At any rate, I am so happy to have a shawl and a hot drink at hand. I'll talk to you again after I get the loom warmed up.

Tuesday, November 25, 2014

Ergonomics

I have what I consider to be the perfect seat for my loom, although the chair was not built for weaving. I purchased it about six years ago, on the basis of its good-looking lines, which seemed to mirror the lines of the loom and worked with the general aesthetics of the living room (where the loom resides). It is too low for ergonomic weaving, though. For optimum comfort and efficiency, elbows should hover an inch or two above the breast beam, and the knees should be positioned several inches lower than the hips. I did some calculations and discovered my optimal seat height at the loom is 22".
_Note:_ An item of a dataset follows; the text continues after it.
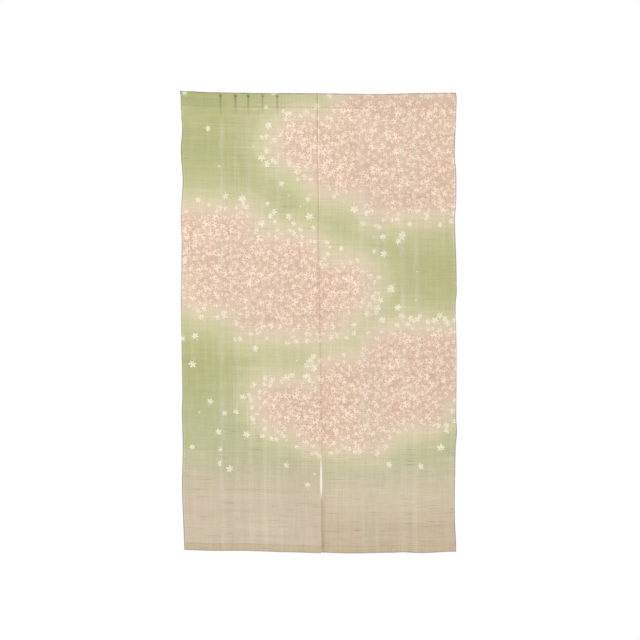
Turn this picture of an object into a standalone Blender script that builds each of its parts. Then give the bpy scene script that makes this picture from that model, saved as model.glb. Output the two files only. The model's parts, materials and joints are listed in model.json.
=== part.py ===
"""Noren curtain of two hemp panels, sewn together at the top and slit below, hanging from its top fold.

Metres, +Z up, front towards -Y. The origin is the middle of the top fold. The top of each panel is
folded to the back and stitched down, which leaves a flat pocket for a rod.
"""
from collections import namedtuple
import math

import bmesh
import bpy

# Whole curtain
WIDTH = 0.896
LENGTH = 1.500
CLOTH = 0.0012            # one layer of woven hemp
HEM = 0.0020              # where the cloth is turned in and stitched
TOUCH = 0.0003            # clearance between pieces that meet

# Hems, seam and rod pocket
SIDE_HEM = 0.007
FOOT_HEM = 0.025
HEM_STEP = 0.0015         # slope between a hem and the single cloth
SEAM_LENGTH = 0.163       # the panels are sewn together this far down
POCKET_HEIGHT = 0.049     # top fold to the stitch line
POCKET_DEPTH = 0.012      # clear depth where the pocket is fullest
POCKET_SWELL = 0.002      # how far the pocket's front stands forwards
POCKET_PRESSED = 0.004    # height of the band that the stitches press flat
POCKET_FULL = 0.35        # share of the back's height that hangs at full depth
DRAPE_HEIGHT = 0.200      # the folds grow to their depth over this height

# The hanging cloth's depth, which puts the crest of the top fold at y = 0
CLOTH_PLANE = POCKET_SWELL - (POCKET_DEPTH + CLOTH) / 2

# Mesh steps
ACROSS_PITCH = 0.022
DOWN_PITCH = 0.032
FRONT_STEPS = 3
TURN_STEPS = 6
BACK_STEPS = 6
SHARP_ANGLE = math.radians(40)
ROUNDING = 1e-6           # slack in telling whether a point lies in a hem

# Surface
HEMP_ROUGHNESS = 0.9
DISPLAY_GAMMA = 2.2       # colours are written as display levels from 0 to 255

# How far a side edge stands outside its straight line, at a distance below the top fold
Edge = namedtuple("Edge", "down out")
LEFT_EDGE = (
    Edge(0.000, 0.0050),
    Edge(0.017, 0.0028),
    Edge(0.068, 0.0018),
    Edge(0.130, -0.0024),
    Edge(0.193, 0.0024),
    Edge(0.295, -0.0040),
    Edge(0.408, 0.0024),
    Edge(0.499, -0.0007),
    Edge(0.682, 0.0020),
    Edge(0.982, -0.0028),
    Edge(1.047, -0.0014),
    Edge(1.145, -0.0040),
    Edge(1.302, -0.0018),
    Edge(1.459, -0.0076),
    Edge(1.500, -0.0092),
)
RIGHT_EDGE = (
    Edge(0.000, -0.0010),
    Edge(0.017, 0.0018),
    Edge(0.060, 0.0011),
    Edge(0.200, -0.0038),
    Edge(0.265, 0.0006),
    Edge(0.365, 0.0002),
    Edge(0.410, -0.0028),
    Edge(0.650, 0.0026),
    Edge(0.690, -0.0012),
    Edge(0.860, 0.0022),
    Edge(1.060, 0.0008),
    Edge(1.112, 0.0034),
    Edge(1.160, -0.0012),
    Edge(1.390, -0.0036),
    Edge(1.500, 0.0002),
)

# The line between the panels: its place across, and how far apart the panels hang there
Middle = namedtuple("Middle", "down across apart")
MIDDLE_LINE = (
    Middle(0.000, -0.0034, TOUCH),
    Middle(SEAM_LENGTH, -0.0030, TOUCH),
    Middle(0.300, -0.0008, 0.0008),
    Middle(0.550, 0.0008, 0.0008),
    Middle(0.900, 0.0041, 0.0008),
    Middle(1.150, 0.0072, 0.0010),
    Middle(1.240, 0.0074, 0.0038),
    Middle(1.290, 0.0075, 0.0036),
    Middle(1.340, 0.0075, 0.0008),
    Middle(1.500, 0.0075, 0.0008),
)

# How far the top fold and the foot stand above their middle height, at a place across
Lift = namedtuple("Lift", "across up")
TOP_LIFT = (
    Lift(-0.448, 0.0073),
    Lift(-0.368, 0.0040),
    Lift(-0.212, 0.0011),
    Lift(0.000, 0.0000),
    Lift(0.120, -0.0019),
    Lift(0.200, -0.0026),
    Lift(0.300, 0.0000),
    Lift(0.448, 0.0018),
)
FOOT_LIFT = (
    Lift(-0.448, 0.0077),
    Lift(-0.370, 0.0070),
    Lift(-0.250, 0.0047),
    Lift(-0.090, 0.0014),
    Lift(0.000, -0.0014),
    Lift(0.240, -0.0014),
    Lift(0.275, 0.0008),
    Lift(0.330, -0.0009),
    Lift(0.448, 0.0034),
)

# Soft folds. A place across runs from 0 at a panel's left edge to 1 at its right edge, and a depth
# is towards the back.
Fold = namedtuple("Fold", "top foot half_width depth_top depth_foot")
LEFT_FOLDS = (
    Fold(0.24, 0.21, 0.085, -0.0020, -0.0065),
    Fold(0.45, 0.47, 0.095, 0.0022, 0.0060),
    Fold(0.70, 0.73, 0.080, -0.0018, -0.0048),
    Fold(1.00, 1.00, 0.070, 0.0000, -0.0045),
)
RIGHT_FOLDS = (
    Fold(0.00, 0.00, 0.065, 0.0000, 0.0050),
    Fold(0.28, 0.24, 0.090, -0.0022, -0.0060),
    Fold(0.52, 0.50, 0.085, 0.0020, 0.0052),
    Fold(0.76, 0.80, 0.095, -0.0024, -0.0058),
)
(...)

Because I don't enjoy sitting on a stack of bath towels, Art offered to build a bench of appropriate height. But I love the chair so much, he built a small pedestal out of scrap wood, instead. It has ridges so that the chair won't slide off. This rustic-looking compromise seems to be working quite well. We can easily add more height, if necessary (this project is still in the discovery stage). When I'm not weaving, I can just stow the pedestal behind the loom and push the chair in.


My current project features drop spindle-spun Corriedale cross, a medium soft wool with beautiful luster, on a hand-dyed silk warp. The predominant color is blue-black, but a nice little hint of red sneaked in.